Semana Santa delivers Huelma's most atmospheric moments. Processions navigate gradients that would trouble a mountain goat, costaleros (bearers) sweating through purple robes as they haul Baroque statues between stone houses. The silence feels physical—broken only by drumbeats echoing off whitewashed walls. Thursday night's procession starts at 11pm and finishes after dawn; locals line the route passing around thermoses of coffee laced with aguardiente.
Making it Work
Granada-Jaén airport sits 35 kilometres west—hire cars there since Huelma's single taxi operates on agricultural time. The A-44 motorway connects to Granada in forty minutes, though the final approach involves winding mountain roads where Iberian ibex occasionally block traffic. Public transport means one daily bus to Jaén at 7am, returning at 2pm—impractical for most visitors.
Spring and autumn offer optimal conditions: clear skies, 20°C afternoons, and wildflowers or autumn colours depending on timing. Summer nights bring relief but days sizzle; winter delivers crystalline views but requires heating, not air conditioning. Pack layers regardless—mountain weather shifts faster than British conversation topics.

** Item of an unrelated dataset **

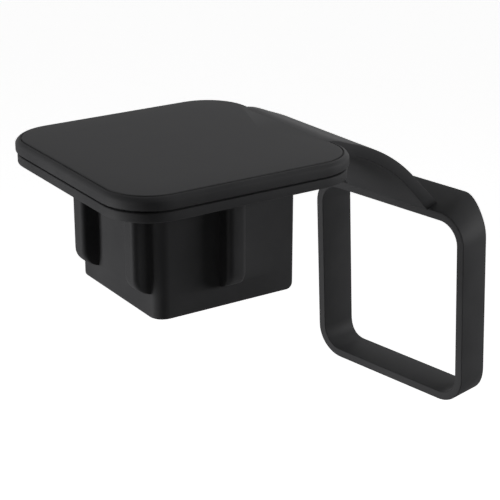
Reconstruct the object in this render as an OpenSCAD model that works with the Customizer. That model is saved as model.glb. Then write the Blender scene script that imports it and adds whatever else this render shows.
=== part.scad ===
// Cover for the open end of a square towing receiver tube.
// One moulded rubber piece: a square cap plate, a ribbed hollow plug below it,
// and a bent strap that carries a square retaining ring.
// Sizes are in millimetres. Z is up and z = 0 is the underside of the cap plate.
// X runs from the plate towards the ring. The origin is the centre of the plate.

/* [Plate] */
// side of the square cap plate
plate_side = 80; // [70:1:110]
// corner radius of the cap plate
plate_corner_r = 15; // [8:0.5:20]
// thickness of the upper pad of the plate
pad_t = 3.85; // [2:0.05:8]
// width of the sloped shoulder round the top of the pad
shoulder_w = 1.7; // [0.5:0.1:4]
// height of the sloped shoulder round the top of the pad
shoulder_h = 1.3; // [0.3:0.1:1.8]
// height of the groove between pad and flange
groove_h = 0.65; // [0.3:0.05:1.5]
// depth of the groove, from the edge of the pad
groove_d = 1.6; // [0.8:0.1:3]
// thickness of the lower flange of the plate
flange_t = 2.9; // [1.5:0.1:6]
// how far the flange edge lies inside the pad edge
flange_inset = 0.5; // [0:0.1:0.7]

/* [Plug] */
// width of the plug across its flat walls
plug_side = 47.4; // [40:0.1:52]
// depth of the plug below the plate
plug_depth = 36; // [32:0.5:60]
// radius of the plug's two upright corners away from the strap
plug_corner_r = 4.5; // [2:0.1:8]
// radius of the plug's two upright corners on the strap's side
plug_strap_corner_r = 1.2; // [0.5:0.1:4]
// rounding of the plug's lower edge on the strap's side
plug_toe_r = 2; // [0.5:0.1:2.4]
// wall of the hollow plug
plug_wall = 4; // [2.5:0.1:6]
// rubber left above the hollow, measured from the top of the plate
cap_t = 5; // [3:0.1:7]
// place of the plug's centre along X, from the centre of the plate
plug_x = 0.95; // [-3:0.05:3]
// place of the plug's centre along Y, from the centre of the plate
plug_y = -0.6; // [-3:0.1:3]

/* [Ribs] */
// width of each rib
rib_w = 6.2; // [3:0.1:8]
// how far each rib stands out of its wall
rib_proud = 5.4; // [2:0.1:8]
// length of each rib below the plate
rib_l = 29.8; // [15:0.1:31]
// rounding of the outer upright edges of each rib
rib_edge_r = 1.4; // [0.3:0.1:1.4]
// place of the front rib on the wall away from the strap, from the centre of the plug
rib_front = -17.2; // [-18:0.1:-8]
// place of the rear rib on the wall away from the strap, from the centre of the plug
rib_rear = 13.9; // [8:0.1:18]
// place of the single ribs on the walls beside the strap, from the centre of the plug
rib_single = 0.5; // [-8:0.1:8]

/* [Strap] */
// thickness of the strap
strap_t = 3.8; // [2:0.1:5]
// width of the strap where it starts to bend
strap_root_w = 47.2; // [30:0.1:50]
// width of the strap at the ring
strap_end_w = 35.2; // [20:0.1:40]
// distance from the plate's edge back to the start of the bend
bend_inset = 10; // [4:0.5:14]
// bend radius of the strap's upper face
bend_r = 58; // [30:1:90]
// angle that the strap turns through, down from level
bend_angle = 47; // [30:1:60]
// length of the strap's straight run on its underside, from bend to ring
strap_run = 13.9; // [8:0.1:40]

/* [Ring] */
// outer width of the ring
ring_w = 65.6; // [50:0.1:90]
// outer height of the ring
ring_h = 66.4; // [50:0.1:90]
// outer corner radius of the ring
ring_corner_r = 10; // [6:0.5:16]
// thickness of the ring's band
ring_wall = 2.9; // [1.5:0.1:5]
// width of the ring's band from front to back
ring_depth = 12.8; // [8:0.1:20]
// angle by which the top of the band is raised towards the back
ring_lift = 17; // [0:1:25]
// angle by which each leg of the band leans inwards towards the back
ring_lean = 5; // [0:0.5:12]
// distance from the ring's front edge to the underside of the strap
ring_setback = 0.3; // [0:0.1:3]
// turn of the ring about Z, away from square to the strap
ring_turn = 9.4; // [-15:0.1:15]
// backward tip of the ring
ring_tip = 2; // [-8:0.1:8]
// roll of the ring in its own plane
ring_roll = 0.4; // [-5:0.1:5]
// sideways shift of the ring's lower end, towards -Y
ring_sway = 0.8; // [-3:0.1:3]

/* [Hidden] */
$fn = 96;
groove_z = flange_t;
pad_z = groove_z + groove_h;
plate_t = pad_z + pad_t;
hollow_side = plug_side - 2 * plug_wall;
hollow_corner_r = max(plug_corner_r - plug_wall, 1.5);
lift_power = 4;
rib_root = plug_wall / 2;
bend_x = plate_side / 2 - bend_inset;
bend_z = plate_t - bend_r;
strap_end_x = bend_x + (bend_r - strap_t) * sin(bend_angle) + strap_run * cos(bend_angle);
strap_end_z = bend_z + (bend_r - strap_t) * cos(bend_angle) - strap_run * sin(bend_angle);
strap_root_x = plug_x;
strap_over = 3 * strap_t;
bend_steps = 24;
run_steps = 6;
corner_steps = 14;
ring_sections = 4 * (corner_steps + 1);

// Flat square with rounded corners, centred on the origin.
module rounded_square(side, r) {
    square([side, side - 2 * r], center = true);
    square([side - 2 * r, side], center = true);
    for (sx = [-1, 1])
        for (sy = [-1, 1])
            translate([sx * (side / 2 - r), sy * (side / 2 - r)])
                circle(r = r);
}

// Outline of the pad's edge, from the corner axis outwards.
module pad_edge() {
    polygon([
        [0, 0],
        [plate_corner_r, 0],
        [plate_corner_r, pad_t - shoulder_h],
        [plate_corner_r - shoulder_w, pad_t],
        [0, pad_t],
    ]);
}

// Upper layer of the plate, with a sloped shoulder on all four sides.
module pad() {
    straight = plate_side - 2 * plate_corner_r;
    translate([0, 0, pad_z]) {
        linear_extrude(height = pad_t)
            square(straight, center = true);
        for (quarter = [0:3])
            rotate([0, 0, 90 * quarter])
                translate([straight / 2, straight / 2, 0]) {
                    rotate_extrude(angle = 90)
                        pad_edge();
                    rotate([90, 0, 0])
                        linear_extrude(height = straight)
                            pad_edge();
                }
    }
}

// Lower layer of the plate and the neck that the groove leaves between the layers.
module flange() {
    linear_extrude(height = flange_t)
        rounded_square(plate_side - 2 * flange_inset, plate_corner_r - flange_inset);
    linear_extrude(height = pad_z + pad_t / 2)
        rounded_square(plate_side - 2 * groove_d, plate_corner_r - groove_d);
}

// One rib: it stands out along +X from a wall at x = 0, and its lower end curves back into the wall.
module rib() {
    intersection() {
        translate([0, 0, -rib_l])
            linear_extrude(height = rib_l) {
                translate([-rib_root, -rib_w / 2])
                    square([rib_root + rib_proud - rib_edge_r, rib_w]);
                translate([-rib_root, rib_edge_r - rib_w / 2])
                    square([rib_root + rib_proud, rib_w - 2 * rib_edge_r]);
                for (side = [-1, 1])
                    translate([rib_proud - rib_edge_r, side * (rib_w / 2 - rib_edge_r)])
                        circle(r = rib_edge_r);
            }
        rotate([90, 0, 0])
            linear_extrude(height = 2 * rib_w, center = true) {
                translate([-rib_root, rib_proud - rib_l])
                    square([rib_root + rib_proud, rib_l - rib_proud]);
                translate([0, rib_proud - rib_l])
                    circle(r = rib_proud);
            }
    }
}

// The ribs: two on the wall away from the strap, one on each other wall.
module ribs() {
    for (place = [rib_front, rib_rear])
        translate([-plug_side / 2, place, 0])
            rotate([0, 0, 180])
                rib();
    for (side = [-1, 0, 1])
        rotate([0, 0, side * 90])
            translate([plug_side / 2, -side * rib_single, 0])
                rib();
}

// Plan outline of the plug, with tighter corners on the strap's side.
module plug_plan() {
    rounded_square(plug_side, plug_corner_r);
    intersection() {
        rounded_square(plug_side, plug_strap_corner_r);
        translate([0, -plug_side / 2])
            square([plug_side, plug_side]);
    }
}

// Side outline of the plug, with its lower edge rounded on the strap's side.
module plug_side_outline() {
    height = plug_depth + flange_t;
    translate([-plug_side, -plug_depth])
        square([1.5 * plug_side - plug_toe_r, height]);
    translate([-plug_side, plug_toe_r - plug_depth])
        square([1.5 * plug_side, height - plug_toe_r]);
    translate([plug_side / 2 - plug_toe_r, plug_toe_r - plug_depth])
        circle(r = plug_toe_r);
}

// Walls of the plug with their ribs, still solid inside.
module plug() {
    translate([plug_x, plug_y, 0]) {
        intersection() {
            translate([0, 0, -plug_depth])
                linear_extrude(height = plug_depth + flange_t)
                    plug_plan();
            rotate([90, 0, 0])
                linear_extrude(height = 2 * plug_side, center = true)
                    plug_side_outline();
        }
        ribs();
    }
}

// Space inside the plug, open at its lower end.
module plug_hollow() {
    translate([plug_x, plug_y, -plug_depth - 1])
        linear_extrude(height = plug_depth + 1 + plate_t - cap_t)
            rounded_square(hollow_side, hollow_corner_r);
}

// Share of the way from the start of the bend to the ring at which the strap has the given x.
function strap_share(x) = min(max((x - bend_x) / (strap_end_x - bend_x), 0), 1);

// Point of the strap at its middle: radius in the bend, angle turned, length of straight run.
function strap_middle(r, turned, run) = [
    bend_x + r * sin(turned) + run * cos(turned),
    0,
    bend_z + r * cos(turned) - run * sin(turned)
];

// Way across the strap, which turns by degrees from square at the plate to the ring's own way.
function strap_across(share) =
    let (turn = ring_turn * share * share)
        [-sin(turn), cos(turn), 0];

// The four corners of the strap's section at a station: [angle turned, length of run, shift along X].
function strap_section(station) =
    let (
        shift = [station[2], 0, 0],
        upper = strap_middle(bend_r, station[0], station[1]) + shift,
        lower = strap_middle(bend_r - strap_t, station[0], station[1]) + shift,
        share = strap_share(lower.x),
        half = (strap_root_w + (strap_end_w - strap_root_w) * share) / 2,
        side = half * strap_across(share)
    )
        [upper - side, upper + side, lower + side, lower - side];

// Places what it is given at the strap's lower end.
// There x becomes the ring's width, y its height and z its front to back direction.
module at_ring() {
    translate([strap_end_x - ring_setback, 0, strap_end_z])
        rotate([-ring_roll, -ring_tip, ring_turn])
            rotate([90, 0, 90])
                children();
}

// The full sheet of the strap, from inside the plate to below the top of the ring.
module strap_sheet() {
    run_end = strap_run + strap_over;
    stations = [
        [0, 0, strap_root_x - bend_x],
        for (step = [0:bend_steps]) [bend_angle * step / bend_steps, 0, 0],
        for (step = [1:run_steps]) [bend_angle, run_end * step / run_steps, 0],
    ];
    last = 4 * (len(stations) - 1);
    polyhedron(
        points = [for (station = stations) each strap_section(station)],
        faces = [
            [3, 2, 1, 0],
            for (here = [0:4:last - 4])
                for (edge = [0:3])
                    each band_faces(here, here + 4, edge),
            [last, last + 1, last + 2, last + 3],
        ]
    );
}

// The strap, ending halfway through the top of the ring's band.
module strap() {
    difference() {
        strap_sheet();
        at_ring()
            rotate([-ring_lift, 0, 0])
                translate([-ring_w / 2, -ring_wall / 2 - ring_h, -ring_depth])
                    cube([ring_w, ring_h, 4 * ring_depth]);
    }
}

// Two triangles that join the same edge of two sections of four points.
function band_faces(here, next, edge) =
    let (far = (edge + 1) % 4)
        [
            [here + edge, next + far, next + edge],
            [here + edge, here + far, next + far],
        ];

// How far the band's back edge is raised where the band faces the given way, 90 being up.
function band_rise(way) = ring_depth * tan(ring_lift) * pow(max(sin(way), 0), lift_power);

// How far the band's back edge lies inwards where the band faces the given way, 0 and 180 being the legs.
function band_lean(way) = ring_depth * tan(ring_lean) * pow(cos(way), 3);

// Sideways shift of the ring at the given height, which is 0 at its top.
function band_sway(y) = ring_sway * y / ring_h;

// Point of the ring's band: way it faces, corner centre, distance from that centre, front or back.
function band_point(way, centre, r, back) = [
    centre.x + r * cos(way) - (back ? band_lean(way) : 0) + band_sway(centre.y + r * sin(way)),
    centre.y + r * sin(way) + (back ? band_rise(way) : 0),
    back ? ring_depth : 0
];

// Centre of the corner that holds the given way.
function corner_centre(corner) = [
    (corner == 0 || corner == 3 ? 1 : -1) * (ring_w / 2 - ring_corner_r),
    (corner < 2 ? 1 : -1) * (ring_h / 2 - ring_corner_r) - ring_h / 2
];

// Retaining ring: a flat band bent round into a square with rounded corners.
module ring() {
    inner_r = ring_corner_r - ring_wall;
    points = [
        for (corner = [0:3])
            for (step = [0:corner_steps])
                let (way = 90 * (corner + step / corner_steps), centre = corner_centre(corner))
                    each [
                        band_point(way, centre, ring_corner_r, false),
                        band_point(way, centre, ring_corner_r, true),
                        band_point(way, centre, inner_r, true),
                        band_point(way, centre, inner_r, false),
                    ]
    ];
    faces = [
        for (section = [0:ring_sections - 1])
            for (edge = [0:3])
                each band_faces(4 * section, 4 * ((section + 1) % ring_sections), edge)
    ];
    polyhedron(points = points, faces = faces);
}

// The whole moulding.
module hitch_cover() {
    color([0.05, 0.05, 0.055])
        difference() {
            union() {
                pad();
                flange();
                plug();
                strap();
                at_ring()
                    ring();
            }
            plug_hollow();
        }
}

hitch_cover();
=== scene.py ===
import math

import bmesh
import bpy
from mathutils import Matrix, Vector


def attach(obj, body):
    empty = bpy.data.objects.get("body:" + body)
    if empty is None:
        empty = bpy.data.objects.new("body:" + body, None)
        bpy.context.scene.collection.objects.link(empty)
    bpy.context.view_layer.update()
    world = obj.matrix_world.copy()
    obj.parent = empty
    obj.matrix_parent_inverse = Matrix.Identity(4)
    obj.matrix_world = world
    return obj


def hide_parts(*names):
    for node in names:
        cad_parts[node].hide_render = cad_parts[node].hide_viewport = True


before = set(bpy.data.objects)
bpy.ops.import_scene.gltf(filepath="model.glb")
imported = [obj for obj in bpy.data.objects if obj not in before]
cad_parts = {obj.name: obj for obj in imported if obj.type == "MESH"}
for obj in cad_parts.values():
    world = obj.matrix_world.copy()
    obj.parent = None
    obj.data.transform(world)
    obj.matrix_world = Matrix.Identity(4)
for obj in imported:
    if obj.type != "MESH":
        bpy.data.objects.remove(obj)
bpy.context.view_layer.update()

MM = 0.001

# Sizes of the moulding in millimetres, in the frame of the CAD part.
PLATE_SIDE = 80.0
PLATE_CORNER_R = 15.0
PLATE_TOP = 7.4
PAD_BASE = 3.6
FLANGE_TOP = 2.85
FLANGE_INSET = 0.5
GROOVE_DEPTH = 1.6
CREASE_INSET = 1.75
CREASE_OUTSET = 0.9
FLANGE_SOFT = 0.35
PAD_SOFT = 0.3
# Shoulder of the pad: (inset from its edge, z).
SHOULDER = (
    (0.0, 5.9), (0.06, 6.1), (0.2, 6.33), (0.45, 6.66), (0.8, 6.98), (1.2, 7.2), (1.45, 7.25),
)
# Crease on the plate's top: (inset beyond CREASE_INSET, z).
CREASE = ((-0.2, 7.1), (-0.1, 6.95), (0.1, 6.9), (0.22, 7.1), (0.32, 7.32), (0.55, 7.38))
# Inner outlines of the plate's top, as shares of its outer one.
TOP_SHARES = (0.75, 0.45, 0.15)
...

Cash remains essential. The village's solitary ATM runs dry during fiestas; bars prefer notes to cards. Monday closures affect the ethnographic museum and olive oil mill, though the castle never locks its gates. Mobile signal drops in the medieval quarter—download offline maps before exploring the castle's unsigned approach routes.
Huelma rewards those seeking Spain's agricultural backbone rather than its tourist veneer. The village won't seduce with architectural perfection or culinary innovation. Instead it offers continuity: families farming the same terraces for generations, festivals marking seasons rather than visitor numbers, and views that remind you civilisation remains a thin layer atop geology. Come prepared for reality, not fantasy, and the mountain will share its stories.